Fox replaced the program in December 1987 with The Wilton North Report, but revived The Late Show in March 1988 after the replacement was quickly canceled. After another period of guest hosts, Seattle television personality Ross Shafer became the regular host. The series ended in October 1988.

==Background and launch==
In May 1986, the newly formed Fox Broadcasting Company announced that Joan Rivers would host a late-night talk show as the first step in establishing a fourth commercial television network. Rivers had been the permanent guest host of NBC's The Tonight Show Starring Johnny Carson and had frequently been mentioned as a possible successor to Carson.

Fox positioned The Late Show Starring Joan Rivers as the cornerstone of its new network. The program was produced at the Fox Television Center in Hollywood, the former Metromedia Square, and was scheduled for Monday through Friday. Fox initially planned an 11 p.m. Eastern start, placing Rivers partly opposite Carson, whose program began at 11:30.

Rivers accepted the Fox offer after becoming dissatisfied with her position at NBC. She later wrote that NBC had declined to give her assurances about her future as Carson's permanent guest host and that she had become concerned that she was no longer being considered as a possible successor.

Rivers's move caused a highly publicized break with Carson, who learned of the deal shortly before Fox announced it. Rivers maintained that her dispute had been with NBC rather than Carson and that she had withheld the news because she feared the Fox agreement could collapse if negotiations became public.

The program premiered on October 9, 1986, on Fox's owned stations and approximately 80 affiliates. It marked Fox's entry into regularly scheduled network programming and preceded the network's launch of a prime-time schedule in April 1987.

===Rivers and Carson===
Fox was looking for a host for a late-night talk show for the network's launch in October 1986. Through its purchase of Metromedia, it had been airing The Merv Griffin Show (a syndication stalwart for two decades) but opted to drop that program (leading to its cancellation) to make room for its own show. The new network offered Rivers the job at a salary higher than what NBC was paying. She accepted and Carson was blindsided by the news when he saw the May 8, 1986, press conference on television. Moments later, when Rivers called him at home, he refused to take the call.

Carson was furious when he found out about Rivers going to Fox. Carson stated that he felt betrayed by Rivers – not because she dared to compete with him, but because she was not honest with him beforehand about her intentions and did not ask him for advice and his blessing. For her part, Rivers was adamant that her problem was with NBC and not with Carson, who was like a father figure to her. She stated that she didn't want to tell Carson before the announcement was made because she was afraid Fox would cancel the deal if word leaked out. She had previously been ordered by Carson's producers and lawyers not to go to him with her problems, as they kept Carson completely insulated since he was a major source of NBC profits; thus Carson had been completely unaware of Rivers' problems with NBC.

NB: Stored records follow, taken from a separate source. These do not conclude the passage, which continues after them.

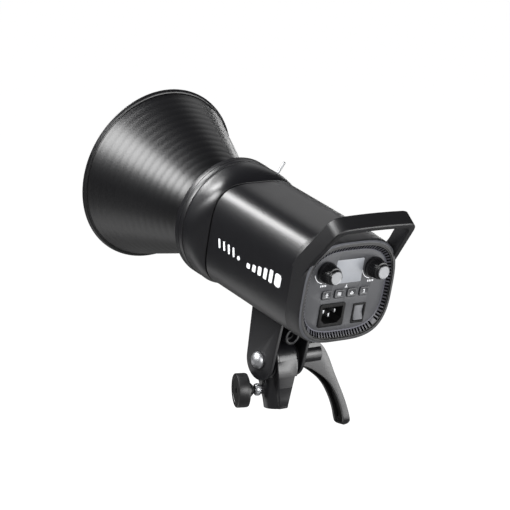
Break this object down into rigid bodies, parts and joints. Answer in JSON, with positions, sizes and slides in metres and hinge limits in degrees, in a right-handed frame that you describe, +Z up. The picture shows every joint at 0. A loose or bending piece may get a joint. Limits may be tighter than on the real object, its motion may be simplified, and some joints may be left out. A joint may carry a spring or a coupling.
{
  "type": "LED monolight studio lamp",
  "caption": "Studio lamp head with a ridged bell reflector, rear control panel, carry handle and tilting yoke that clamps on a stand pin.",
  "frame": {"origin": "centre of the stand socket's mouth, on the adapter's bottom face", "axes": "+Z up out of the stand, the lamp faces -Y and is nosed up 15 degrees, +X is the clamp wheel's side"},
  "size_m": [0.1884, 0.3896, 0.337],
  "materials": {
    "housing_black": "satin black powder coat",
    "cap_black": "fine-grained satin black plastic",
    "groove_black": "dull black",
    "panel_grey": "matt dark grey",
    "display_grey": "switched-off grey display",
    "knob_black": "ribbed black plastic",
    "knob_silver": "turned satin silver",
    "button_grey": "soft-touch dark grey",
    "socket_black": "matt black",
    "bright_metal": "bright plated",
    "steel": "plain steel",
    "reflector_black": "satin black outside, silver inside",
    "yoke_black": "fine-textured black powder coat",
    "adapter_black": "cast metal, satin black",
    "lever_black": "cast metal, satin black",
    "wheel_black": "hard rubbery black",
    "washer_fibre": "dark friction fibre",
    "heat_sink_metal": "plain extruded aluminium",
    "circuit_board": "green solder mask",
    "emitter_yellow": "phosphor",
    "clear_glass": "clear dome",
    "copper_part": "wound parts under black tape"
  },
  "bodies": {
    "stand": {"stand_adapter": "adapter_black", "friction_washers": "washer_fibre"},
    "clamp_shank": {"clamp_screw": "bright_metal"},
    "clamp_wheel": {"clamp_knob": "wheel_black"},
    "lever": {"lock_lever": "lever_black"},
    "release": {"release_pin": "bright_metal", "release_bolt": "steel"},
    "reflector": {"reflector_bell": "reflector_black", "reflector_flange": "reflector_black", "reflector_rivets": "bright_metal"},
    "rocker_switch": {"power_rocker": "panel_grey"},
    "fan": {"fan_rotor": "socket_black"},
    "umbrella_shank": {"umbrella_screw": "steel"},
    "umbrella_head": {"umbrella_knob": "steel"},
    "encoder_left": {"encoder_shaft_left": "steel"},
    "dial_left": {"knob_left": "knob_black", "knob_cap_left": "knob_silver"},
    "encoder_right": {"encoder_shaft_right": "steel"},
    "dial_right": {"knob_right": "knob_black", "knob_cap_right": "knob_silver"},
    "key_1": {"button_1": "button_grey"},
    "key_2": {"button_2": "button_grey"},
    "key_3": {"button_3": "button_grey"},
    "key_4": {"button_4": "button_grey"},
    "head": {"main_shell": "housing_black", "front_collar": "housing_black", "front_ring": "housing_black", "rear_cap": "cap_black", "vent_grille": "cap_black", "carry_handle": "cap_black", "groove_band": "groove_black", "bayonet_ring": "steel", "front_plate": "housing_black", "control_panel": "panel_grey", "handle_screws": "steel", "display_window": "display_grey", "display_module": "circuit_board", "button_board": "circuit_board", "inlet_housing": "socket_black", "inlet_pins": "bright_metal", "rocker_frame": "socket_black", "control_board": "circuit_board", "power_board": "circuit_board", "power_parts": "copper_part", "fan_frame": "socket_black", "heat_sink": "heat_sink_metal", "lamp_base": "heat_sink_metal", "led_carrier": "heat_sink_metal", "led_emitter": "emitter_yellow", "led_clamp": "socket_black", "lamp_window": "clear_glass", "window_ring": "steel", "yoke_plate_left": "yoke_black", "yoke_plate_right": "yoke_black", "yoke_base": "yoke_black", "yoke_screws": "steel", "umbrella_tube": "yoke_black", "pivot_bolt": "bright_metal", "encoder_body_left": "steel", "encoder_body_right": "steel"}
  },
  "joints": [
    {"name": "head_tilt", "type": "hinge", "parent": "stand", "child": "head", "pos_m": [0, 0, 0.05], "axis": [1, 0, 0], "range_deg": [-70, 95]},
    {"name": "lever_turn", "type": "hinge", "parent": "head", "child": "lever", "pos_m": [-0.04, 0, 0.05], "axis": [-1, 0, 0], "range_deg": [0, 110]},
    {"name": "clamp_travel", "type": "slide", "parent": "stand", "child": "clamp_shank", "axis": [0.9205, -0.3907, 0], "range_m": [0, 0.004]},
    {"name": "clamp_turn", "type": "hinge", "parent": "clamp_shank", "child": "clamp_wheel", "pos_m": [0.03222, -0.01368, 0.0185], "axis": [0.9205, -0.3907, 0], "range_deg": [0, 1441]},
    {"name": "umbrella_travel", "type": "slide", "parent": "head", "child": "umbrella_shank", "axis": [0, 0.2588, 0.9659], "range_m": [0, 0.0028]},
    {"name": "umbrella_turn", "type": "hinge", "parent": "umbrella_shank", "child": "umbrella_head", "pos_m": [0.003, 0.02298, 0.0894], "axis": [0, 0.2588, 0.9659], "range_deg": [0, 1441]},
    {"name": "release_slide", "type": "slide", "parent": "head", "child": "release", "axis": [0, 0.9659, -0.2588], "range_m": [0, 0.005], "stiffness_N_per_m": 400, "springref_m": -0.004},
    {"name": "reflector_twist", "type": "hinge", "parent": "head", "child": "reflector", "pos_m": [0, -0.0798, 0.18299], "axis": [0, 0.9659, -0.2588], "range_deg": [0, 40]},
    {"name": "rocker_tip", "type": "hinge", "parent": "head", "child": "rocker_switch", "pos_m": [-0.021, 0.09855, 0.10869], "axis": [1, 0, 0], "range_deg": [-14, 0]},
    {"name": "fan_spin", "type": "hinge", "parent": "head", "child": "fan", "pos_m": [0, 0.03715, 0.15579], "axis": [0, -0.9659, 0.2588], "continuous": true},
    {"name": "encoder_left_push", "type": "slide", "parent": "head", "child": "encoder_left", "axis": [0, -0.9659, 0.2588], "range_m": [0, 0.0008], "stiffness_N_per_m": 2500, "springref_m": -0.0004},
    {"name": "dial_left_turn", "type": "hinge", "parent": "encoder_left", "child": "dial_left", "pos_m": [0.029, 0.11921, 0.15296], "axis": [0, 0.9659, -0.2588], "continuous": true},
    {"name": "encoder_right_push", "type": "slide", "parent": "head", "child": "encoder_right", "axis": [0, -0.9659, 0.2588], "range_m": [0, 0.0008], "stiffness_N_per_m": 2500, "springref_m": -0.0004},
    {"name": "dial_right_turn", "type": "hinge", "parent": "encoder_right", "child": "dial_right", "pos_m": [-0.029, 0.11921, 0.15296], "axis": [0, 0.9659, -0.2588], "continuous": true},
    {"name": "key_1_press", "type": "slide", "parent": "head", "child": "key_1", "axis": [0, -0.9659, 0.2588], "range_m": [0, 0.001], "stiffness_N_per_m": 1200, "springref_m": -0.0006},
    {"name": "key_2_press", "type": "slide", "parent": "head", "child": "key_2", "axis": [0, -0.9659, 0.2588], "range_m": [0, 0.001], "stiffness_N_per_m": 1200, "springref_m": -0.0006},
    {"name": "key_3_press", "type": "slide", "parent": "head", "child": "key_3", "axis": [0, -0.9659, 0.2588], "range_m": [0, 0.001], "stiffness_N_per_m": 1200, "springref_m": -0.0006},
    {"name": "key_4_press", "type": "slide", "parent": "head", "child": "key_4", "axis": [0, -0.9659, 0.2588], "range_m": [0, 0.001], "stiffness_N_per_m": 1200, "springref_m": -0.0006}
  ],
  "couplings": [
    {"joint": "clamp_turn", "follows": "clamp_travel", "rad_per_m": 6283.2},
    {"joint": "umbrella_turn", "follows": "umbrella_travel", "rad_per_m": 8976}
  ]
}
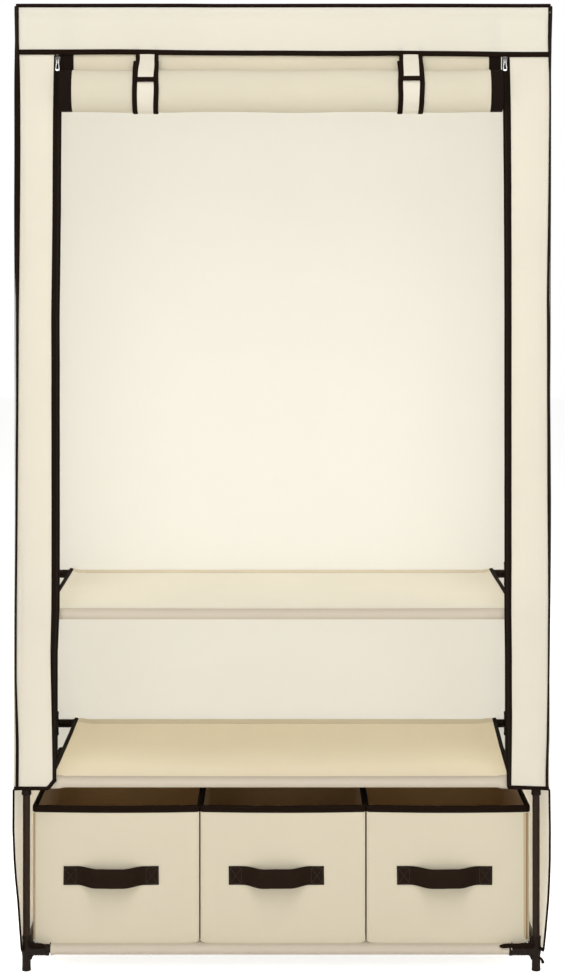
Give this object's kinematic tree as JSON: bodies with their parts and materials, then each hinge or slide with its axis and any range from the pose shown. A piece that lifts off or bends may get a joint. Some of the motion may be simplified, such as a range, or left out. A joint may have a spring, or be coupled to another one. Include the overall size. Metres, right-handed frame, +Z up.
{
  "type": "portable fabric wardrobe",
  "caption": "Open-front fabric wardrobe on a steel tube frame, with a roll-up zip door, a hanger rail, cloth shelves and pull-out storage bins with webbing handles.",
  "frame": {"origin": "on the floor, under the middle of the footprint", "axes": "+X to the wardrobe's right as seen from the front, +Y to its back, +Z up"},
  "size_m": [0.878, 0.5314, 1.588],
  "materials": {
    "cover_cloth": "matte",
    "door_cloth": "matte",
    "shelf_cloth": "matte",
    "bin_cloth": "matte",
    "dark_webbing": "matte",
    "tube_paint": "satin",
    "connector_plastic": "satin",
    "zip_dark_metal": "satin",
    "zip_pull_metal": "polished"
  },
  "bodies": {
    "root": {"post_front_left": "tube_paint", "post_front_right": "tube_paint", "post_rear_left": "tube_paint", "post_rear_right": "tube_paint", "connector_bottom_front_left": "connector_plastic", "connector_bottom_front_right": "connector_plastic", "connector_bottom_rear_left": "connector_plastic", "connector_bottom_rear_right": "connector_plastic", "connector_lower_front_left": "connector_plastic", "connector_lower_front_right": "connector_plastic", "connector_lower_rear_left": "connector_plastic", "connector_lower_rear_right": "connector_plastic", "connector_upper_front_left": "connector_plastic", "connector_upper_front_right": "connector_plastic", "connector_upper_rear_left": "connector_plastic", "connector_upper_rear_right": "connector_plastic", "connector_top_front_left": "connector_plastic", "connector_top_front_right": "connector_plastic", "connector_top_rear_left": "connector_plastic", "connector_top_rear_right": "connector_plastic", "tube_bottom_front": "tube_paint", "tube_bottom_rear": "tube_paint", "tube_bottom_left": "tube_paint", "tube_bottom_right": "tube_paint", "tube_lower_front": "tube_paint", "tube_lower_rear": "tube_paint", "tube_lower_left": "tube_paint", "tube_lower_right": "tube_paint", "tube_upper_front": "tube_paint", "tube_upper_rear": "tube_paint", "tube_upper_left": "tube_paint", "tube_upper_right": "tube_paint", "tube_top_front": "tube_paint", "tube_top_rear": "tube_paint", "tube_top_left": "tube_paint", "tube_top_right": "tube_paint", "hanger_rail": "tube_paint", "cover_top": "cover_cloth", "cover_back": "cover_cloth", "cover_side_left": "cover_cloth", "cover_side_right": "cover_cloth", "cover_front_strip_left": "cover_cloth", "cover_front_strip_right": "cover_cloth", "door_sheet": "door_cloth", "tie_strap_left": "dark_webbing", "tie_strap_right": "dark_webbing", "bottom_shelf": "shelf_cloth", "lower_shelf": "shelf_cloth", "upper_shelf": "shelf_cloth"},
    "left_bin": {"bin_left": "bin_cloth", "bin_handle_left": "dark_webbing"},
    "middle_bin": {"bin_middle": "bin_cloth", "bin_handle_middle": "dark_webbing"},
    "right_bin": {"bin_right": "bin_cloth", "bin_handle_right": "dark_webbing"},
    "rolled_door": {"door_roll": "door_cloth"},
    "left_slider": {"zip_slider_left": "zip_dark_metal"},
    "right_slider": {"zip_slider_right": "zip_dark_metal"},
    "left_pull": {"zip_pull_left": "zip_pull_metal"},
    "right_pull": {"zip_pull_right": "zip_pull_metal"}
  },
  "joints": [
    {"name": "left_bin_slide", "type": "slide", "parent": "root", "child": "left_bin", "axis": [0, -1, 0], "range_m": [0, 0.38]},
    {"name": "middle_bin_slide", "type": "slide", "parent": "root", "child": "middle_bin", "axis": [0, -1, 0], "range_m": [0, 0.38]},
    {"name": "right_bin_slide", "type": "slide", "parent": "root", "child": "right_bin", "axis": [0, -1, 0], "range_m": [0, 0.38]},
    {"name": "door_unroll", "type": "slide", "parent": "root", "child": "rolled_door", "axis": [0, 0, -1], "range_m": [0, 1.1], "deforming": ["door_sheet", "tie_strap_left", "tie_strap_right"]},
    {"name": "left_zip_slide", "type": "slide", "parent": "root", "child": "left_slider", "axis": [0, 0, -1], "range_m": [0, 1.16]},
    {"name": "right_zip_slide", "type": "slide", "parent": "root", "child": "right_slider", "axis": [0, 0, -1], "range_m": [0, 1.16]},
    {"name": "left_pull_swing", "type": "hinge", "parent": "left_slider", "child": "left_pull", "pos_m": [-0.366, -0.23015, 1.498], "axis": [-1, 0, 0], "range_deg": [0, 150]},
    {"name": "right_pull_swing", "type": "hinge", "parent": "right_slider", "child": "right_pull", "pos_m": [0.366, -0.23015, 1.498], "axis": [-1, 0, 0], "range_deg": [0, 150]}
  ]
}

When other performers launched competing shows (such as David Brenner, Alan Thicke, Joey Bishop, and Pat Sajak), Carson always had them on The Tonight Show beforehand to wish them luck – and again after he had forced their show into cancellation by maintaining superior ratings. Rivers did not appear on the Tonight Show again during the remainder of Carson's tenure after 1986 or during that of his successors (in this case, Jay Leno and subsequently, Conan O'Brien) until February 17, 2014, when she appeared in a cameo on The Tonight Show Starring Jimmy Fallons first show, by which point Carson had been dead for nine years.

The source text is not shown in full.